The Kremlin has calibrated its public messaging around the premise that the conflict remains under control, that Russian territory is protected, that Western-supplied weapons are degrading without strategic effect. The reported frequency of Ukrainian strikes into Russia proper — and the Russian Defense Ministry's own admissions of that activity — complicate that framing from the inside.
Escalation Geometry
The structural question is whether these strikes alter the conflict's escalation geometry. They do not, on their own, cross thresholds that would compel a fundamental change in Western policy — Ukraine is not using Western-supplied long-range systems to strike deep Russian cities, and the strikes reported here target military and infrastructure assets, not civilian concentrations. But they do normalize a new baseline: a conflict in which Russia's rear areas are no longer sanctuaries.

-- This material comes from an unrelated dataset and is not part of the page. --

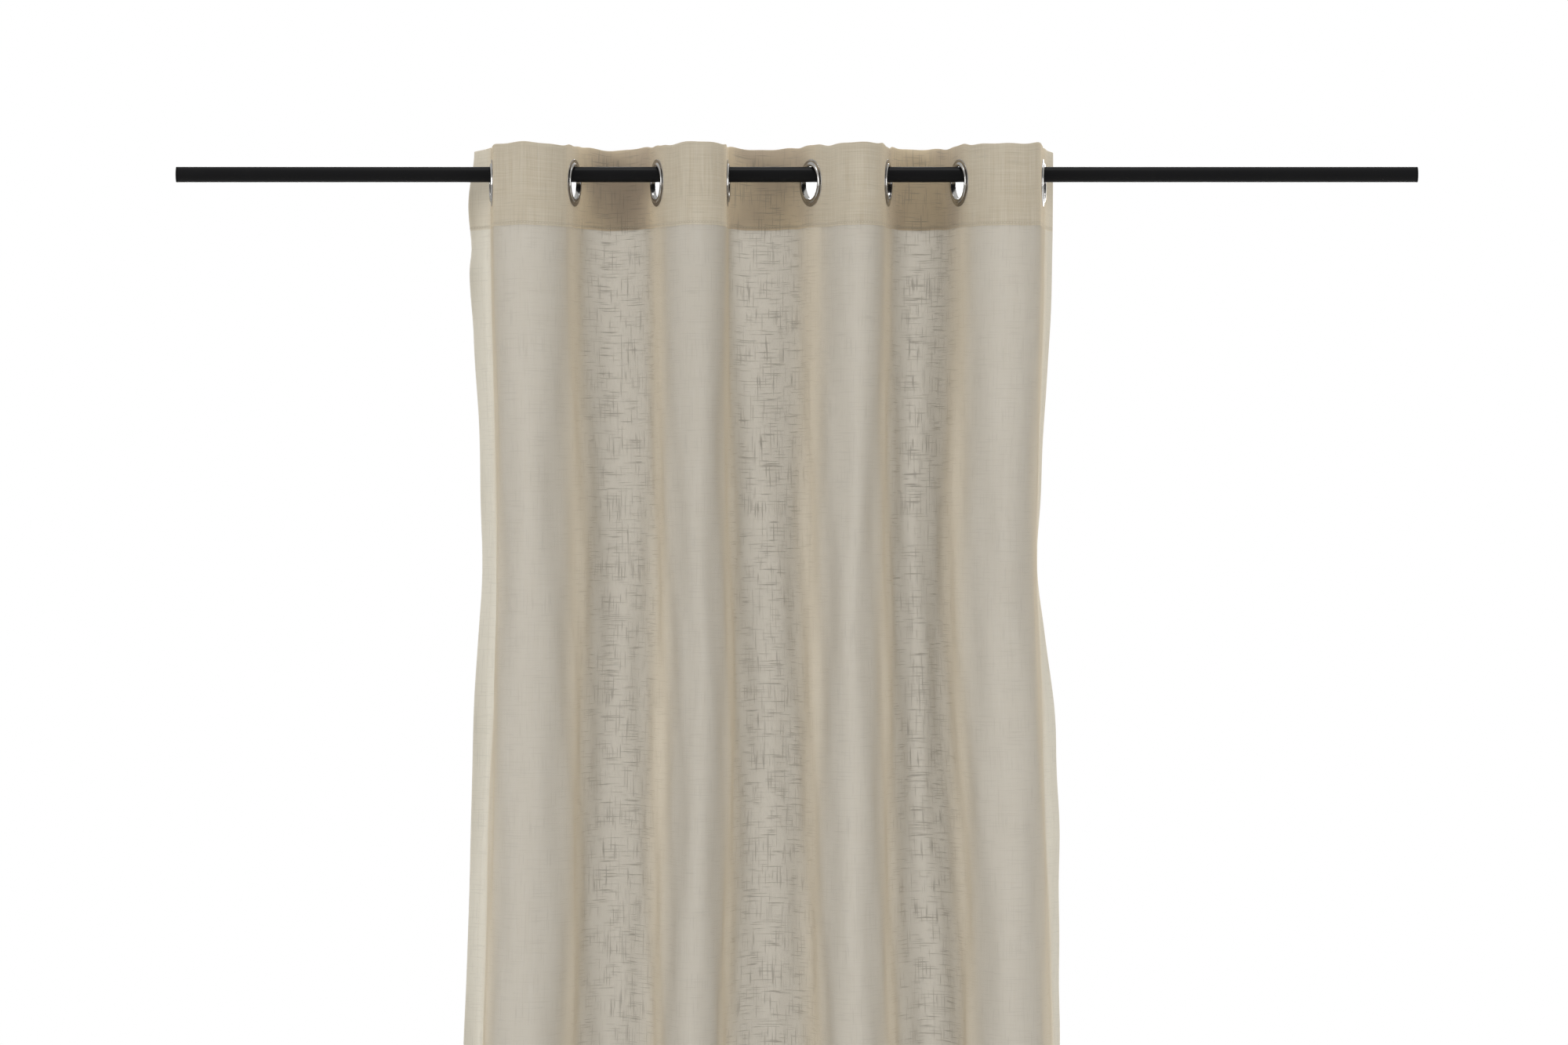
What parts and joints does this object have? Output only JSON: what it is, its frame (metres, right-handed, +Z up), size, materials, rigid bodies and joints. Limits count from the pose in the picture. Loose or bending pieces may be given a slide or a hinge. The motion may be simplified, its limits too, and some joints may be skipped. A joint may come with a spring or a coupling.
{
  "type": "eyelet curtain on a rod",
  "caption": "Semi-sheer eyelet curtain panel hanging in soft waves from a slim round black rod, with metal eyelets that slide along the rod to gather or spread the cloth.",
  "frame": {"origin": "on the rod's axis, at the middle of its length, where the rod is held", "axes": "+X along the rod, to the right seen from the room; -Y faces the room; +Z up, the cloth hangs towards -Z"},
  "size_m": [1.52, 0.1407, 2.4],
  "materials": {
    "rod_finish": "satin black powder coat",
    "end_cap": "matte black",
    "eyelet_metal": "polished nickel, rolled lip",
    "curtain_fabric": "semi-sheer slubbed linen weave, natural beige",
    "heading_tape": "stiffened tape inside the turned heading"
  },
  "bodies": {
    "rod": {"rod_tube": "rod_finish", "rod_end_cap_left": "end_cap", "rod_end_cap_right": "end_cap"},
    "eyelet_1": {"eyelet_front_1": "eyelet_metal", "eyelet_back_1": "eyelet_metal", "cloth_strip_1": "curtain_fabric", "heading_tape_strip_1": "heading_tape", "cloth_fold_1": "curtain_fabric", "heading_tape_fold_1": "heading_tape", "cloth_edge_left": "curtain_fabric", "heading_tape_edge_left": "heading_tape"},
    "eyelet_2": {"eyelet_front_2": "eyelet_metal", "eyelet_back_2": "eyelet_metal", "cloth_strip_2": "curtain_fabric", "heading_tape_strip_2": "heading_tape", "cloth_fold_2": "curtain_fabric", "heading_tape_fold_2": "heading_tape"},
    "eyelet_3": {"eyelet_front_3": "eyelet_metal", "eyelet_back_3": "eyelet_metal", "cloth_strip_3": "curtain_fabric", "heading_tape_strip_3": "heading_tape", "cloth_fold_3": "curtain_fabric", "heading_tape_fold_3": "heading_tape"},
    "eyelet_4": {"eyelet_front_4": "eyelet_metal", "eyelet_back_4": "eyelet_metal", "cloth_strip_4": "curtain_fabric", "heading_tape_strip_4": "heading_tape", "cloth_fold_4": "curtain_fabric", "heading_tape_fold_4": "heading_tape"},
    "eyelet_5": {"eyelet_front_5": "eyelet_metal", "eyelet_back_5": "eyelet_metal", "cloth_strip_5": "curtain_fabric", "heading_tape_strip_5": "heading_tape", "cloth_fold_5": "curtain_fabric", "heading_tape_fold_5": "heading_tape"},
    "eyelet_6": {"eyelet_front_6": "eyelet_metal", "eyelet_back_6": "eyelet_metal", "cloth_strip_6": "curtain_fabric", "heading_tape_strip_6": "heading_tape", "cloth_fold_6": "curtain_fabric", "heading_tape_fold_6": "heading_tape"},
    "eyelet_7": {"eyelet_front_7": "eyelet_metal", "eyelet_back_7": "eyelet_metal", "cloth_strip_7": "curtain_fabric", "heading_tape_strip_7": "heading_tape", "cloth_fold_7": "curtain_fabric", "heading_tape_fold_7": "heading_tape"},
    "eyelet_8": {"eyelet_front_8": "eyelet_metal", "eyelet_back_8": "eyelet_metal", "cloth_strip_8": "curtain_fabric", "heading_tape_strip_8": "heading_tape", "cloth_edge_right": "curtain_fabric", "heading_tape_edge_right": "heading_tape"}
  },
  "joints": [
    {"name": "curtain_slide", "type": "slide", "parent": "rod", "child": "eyelet_1", "axis": [1, 0, 0], "range_m": [-0.33, 0.18]},
    {"name": "gap_1_2", "type": "slide", "parent": "eyelet_1", "child": "eyelet_2", "axis": [1, 0, 0], "range_m": [-0.04, 0.035]},
    {"name": "gap_2_3", "type": "slide", "parent": "eyelet_2", "child": "eyelet_3", "axis": [1, 0, 0], "range_m": [-0.04, 0.035]},
    {"name": "gap_3_4", "type": "slide", "parent": "eyelet_3", "child": "eyelet_4", "axis": [1, 0, 0], "range_m": [-0.04, 0.035]},
    {"name": "gap_4_5", "type": "slide", "parent": "eyelet_4", "child": "eyelet_5", "axis": [1, 0, 0], "range_m": [-0.04, 0.035]},
    {"name": "gap_5_6", "type": "slide", "parent": "eyelet_5", "child": "eyelet_6", "axis": [1, 0, 0], "range_m": [-0.04, 0.035]},
    {"name": "gap_6_7", "type": "slide", "parent": "eyelet_6", "child": "eyelet_7", "axis": [1, 0, 0], "range_m": [-0.04, 0.035]},
    {"name": "gap_7_8", "type": "slide", "parent": "eyelet_7", "child": "eyelet_8", "axis": [1, 0, 0], "range_m": [-0.04, 0.035]}
  ]
}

That normalization matters because it shifts the expectations both sides operate against. Kyiv gains leverage in any future negotiation not from territory held but from territory threatened. Moscow must explain to a domestic audience why the war it was told was limited and winnable now reaches into the capital's airspace. The framing each side deploys about these strikes — who is escalating, who bears responsibility — becomes part of the information environment in which the war is fought and understood.
What Remains Contested
The sources report Russian Defense Ministry claims about interception numbers and strike impacts. Independent confirmation of specific drone models, launch origins, or damage assessments is not available in the public record at time of writing. The operational attribution — that these were Ukrainian strikes — is presented through al Alam Arabic, an Iranian state-affiliated outlet, which frames them as attacks by Ukraine on Russian infrastructure. That framing aligns with what Ukraine has claimed publicly about its strike doctrine. But the precise capabilities used, the strategic decision-making behind the timing and target selection, and the long-term sustainability of the campaign remain matters the sources do not fully illuminate.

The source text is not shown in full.